** BEGIN Data for processing **

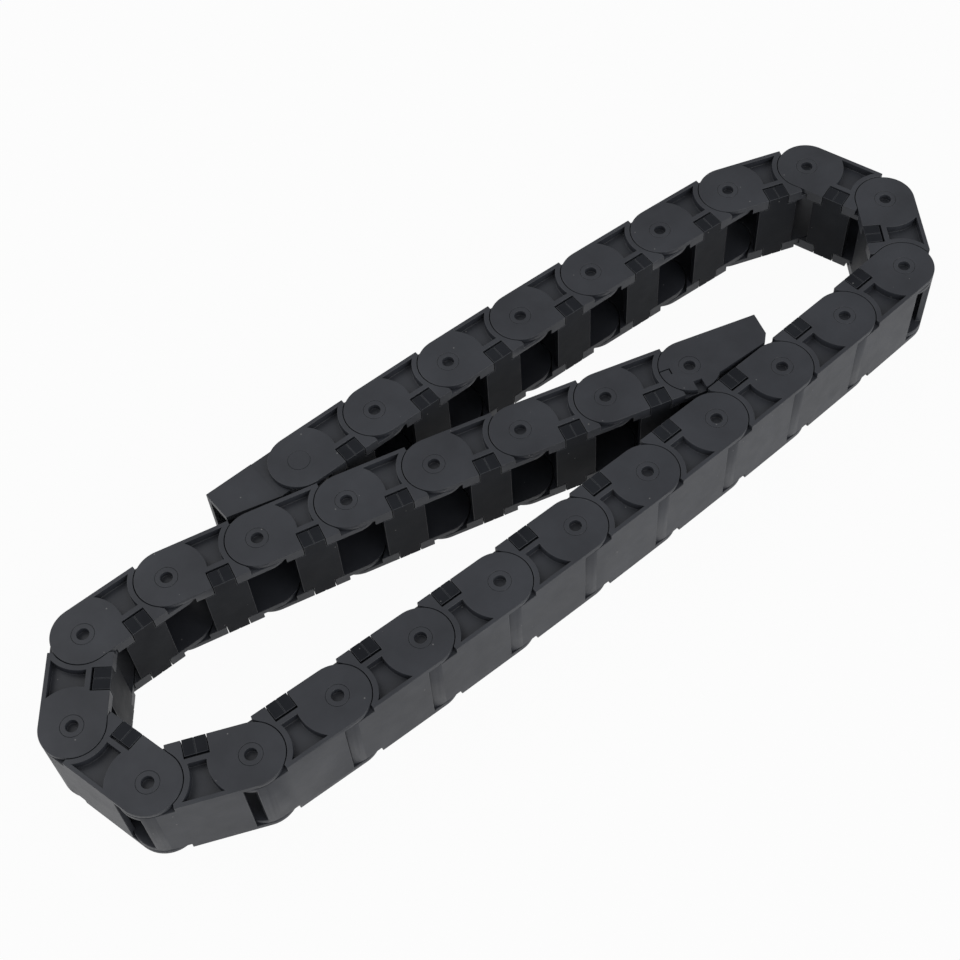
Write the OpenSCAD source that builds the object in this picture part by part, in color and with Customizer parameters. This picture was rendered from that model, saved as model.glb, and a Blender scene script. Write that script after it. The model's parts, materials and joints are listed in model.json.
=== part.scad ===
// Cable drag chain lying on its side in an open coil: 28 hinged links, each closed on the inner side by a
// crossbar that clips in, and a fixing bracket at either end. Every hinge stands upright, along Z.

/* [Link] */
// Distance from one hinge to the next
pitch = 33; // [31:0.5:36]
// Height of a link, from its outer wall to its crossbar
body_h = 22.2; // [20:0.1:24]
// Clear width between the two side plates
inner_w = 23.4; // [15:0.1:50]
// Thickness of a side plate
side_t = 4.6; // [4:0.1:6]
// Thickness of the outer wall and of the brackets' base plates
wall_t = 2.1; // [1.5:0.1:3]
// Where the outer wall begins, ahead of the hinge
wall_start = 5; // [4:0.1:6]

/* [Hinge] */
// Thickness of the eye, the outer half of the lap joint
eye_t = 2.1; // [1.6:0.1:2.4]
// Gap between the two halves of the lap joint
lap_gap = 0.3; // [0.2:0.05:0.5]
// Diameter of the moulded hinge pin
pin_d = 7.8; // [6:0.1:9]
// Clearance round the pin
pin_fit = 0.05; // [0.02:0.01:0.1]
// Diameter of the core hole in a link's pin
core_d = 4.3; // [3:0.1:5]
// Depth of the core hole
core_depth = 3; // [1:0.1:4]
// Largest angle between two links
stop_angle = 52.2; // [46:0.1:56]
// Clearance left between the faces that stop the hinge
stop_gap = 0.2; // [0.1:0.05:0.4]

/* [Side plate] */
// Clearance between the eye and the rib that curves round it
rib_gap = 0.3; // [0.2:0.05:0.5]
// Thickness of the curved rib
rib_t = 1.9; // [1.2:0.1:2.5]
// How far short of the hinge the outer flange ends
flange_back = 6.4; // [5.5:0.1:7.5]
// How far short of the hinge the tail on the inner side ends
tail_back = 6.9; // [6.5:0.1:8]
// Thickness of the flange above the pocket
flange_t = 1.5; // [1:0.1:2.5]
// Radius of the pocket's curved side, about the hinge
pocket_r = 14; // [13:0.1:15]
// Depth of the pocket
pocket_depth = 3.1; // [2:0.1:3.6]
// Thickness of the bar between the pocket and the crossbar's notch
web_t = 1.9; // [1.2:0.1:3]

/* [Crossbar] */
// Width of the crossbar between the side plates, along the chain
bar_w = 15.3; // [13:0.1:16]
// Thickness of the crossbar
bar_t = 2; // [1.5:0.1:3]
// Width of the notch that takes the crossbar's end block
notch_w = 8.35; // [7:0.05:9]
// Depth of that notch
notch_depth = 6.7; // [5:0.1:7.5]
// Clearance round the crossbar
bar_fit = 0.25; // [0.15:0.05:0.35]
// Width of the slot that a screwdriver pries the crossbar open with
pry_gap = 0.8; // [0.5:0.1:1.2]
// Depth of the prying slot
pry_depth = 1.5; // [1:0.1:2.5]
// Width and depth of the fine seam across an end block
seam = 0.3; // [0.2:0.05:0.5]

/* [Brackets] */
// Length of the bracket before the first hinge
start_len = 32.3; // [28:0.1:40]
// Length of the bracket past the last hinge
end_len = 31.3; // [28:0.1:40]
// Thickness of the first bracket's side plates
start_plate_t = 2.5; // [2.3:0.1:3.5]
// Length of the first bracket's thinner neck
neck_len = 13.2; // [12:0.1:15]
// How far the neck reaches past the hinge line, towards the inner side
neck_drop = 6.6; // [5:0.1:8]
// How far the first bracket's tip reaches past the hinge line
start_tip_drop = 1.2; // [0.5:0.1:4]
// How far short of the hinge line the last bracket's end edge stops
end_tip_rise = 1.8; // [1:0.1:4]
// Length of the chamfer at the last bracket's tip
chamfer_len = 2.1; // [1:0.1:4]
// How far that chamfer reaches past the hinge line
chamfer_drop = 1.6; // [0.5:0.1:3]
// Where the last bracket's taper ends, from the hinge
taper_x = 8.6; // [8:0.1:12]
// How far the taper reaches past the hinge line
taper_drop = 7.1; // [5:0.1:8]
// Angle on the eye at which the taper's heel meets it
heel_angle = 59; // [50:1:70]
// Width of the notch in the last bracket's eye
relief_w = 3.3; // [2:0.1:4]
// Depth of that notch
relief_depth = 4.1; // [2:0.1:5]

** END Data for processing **
** BEGIN Data for processing **

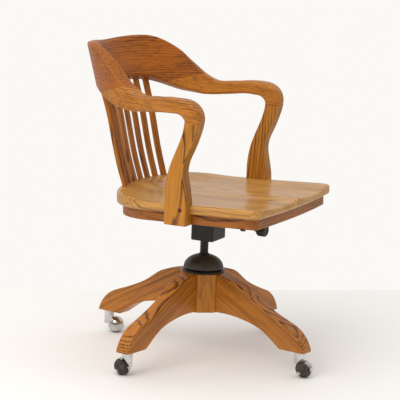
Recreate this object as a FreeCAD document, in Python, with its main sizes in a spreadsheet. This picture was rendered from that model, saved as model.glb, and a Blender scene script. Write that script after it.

** END Data for processing **
** BEGIN Data for processing **

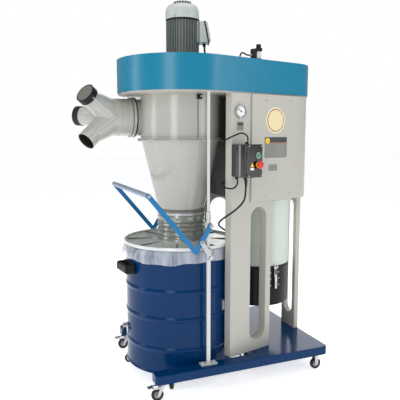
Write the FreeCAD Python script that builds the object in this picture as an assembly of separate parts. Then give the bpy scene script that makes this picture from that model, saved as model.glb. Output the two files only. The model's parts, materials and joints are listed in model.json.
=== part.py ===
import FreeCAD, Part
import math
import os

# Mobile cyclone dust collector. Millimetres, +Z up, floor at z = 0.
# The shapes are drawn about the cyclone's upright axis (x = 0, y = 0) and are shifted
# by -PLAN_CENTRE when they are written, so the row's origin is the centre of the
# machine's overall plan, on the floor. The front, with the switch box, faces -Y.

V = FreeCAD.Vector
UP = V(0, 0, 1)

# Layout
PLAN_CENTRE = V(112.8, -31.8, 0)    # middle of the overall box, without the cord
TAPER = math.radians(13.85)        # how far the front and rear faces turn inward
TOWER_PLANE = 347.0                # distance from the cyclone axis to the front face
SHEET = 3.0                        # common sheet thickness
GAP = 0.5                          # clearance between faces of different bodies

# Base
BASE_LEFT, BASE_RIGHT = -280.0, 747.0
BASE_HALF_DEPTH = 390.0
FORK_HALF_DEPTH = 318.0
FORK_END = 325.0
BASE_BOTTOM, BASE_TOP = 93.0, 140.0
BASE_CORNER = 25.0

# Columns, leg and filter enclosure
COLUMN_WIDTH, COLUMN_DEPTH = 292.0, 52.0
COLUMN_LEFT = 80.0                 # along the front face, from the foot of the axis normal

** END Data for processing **

Exercise description: From the entries above, extract only the lines running from the one containing "Write the FreeCAD" through the one containing "BASE_CORNER = 25.0", inclusive.

Worked answer:
Write the FreeCAD Python script that builds the object in this picture as an assembly of separate parts. Then give the bpy scene script that makes this picture from that model, saved as model.glb. Output the two files only. The model's parts, materials and joints are listed in model.json.
=== part.py ===
import FreeCAD, Part
import math
import os

# Mobile cyclone dust collector. Millimetres, +Z up, floor at z = 0.
# The shapes are drawn about the cyclone's upright axis (x = 0, y = 0) and are shifted
# by -PLAN_CENTRE when they are written, so the row's origin is the centre of the
# machine's overall plan, on the floor. The front, with the switch box, faces -Y.

V = FreeCAD.Vector
UP = V(0, 0, 1)

# Layout
PLAN_CENTRE = V(112.8, -31.8, 0)    # middle of the overall box, without the cord
TAPER = math.radians(13.85)        # how far the front and rear faces turn inward
TOWER_PLANE = 347.0                # distance from the cyclone axis to the front face
SHEET = 3.0                        # common sheet thickness
GAP = 0.5                          # clearance between faces of different bodies

# Base
BASE_LEFT, BASE_RIGHT = -280.0, 747.0
BASE_HALF_DEPTH = 390.0
FORK_HALF_DEPTH = 318.0
FORK_END = 325.0
BASE_BOTTOM, BASE_TOP = 93.0, 140.0
BASE_CORNER = 25.0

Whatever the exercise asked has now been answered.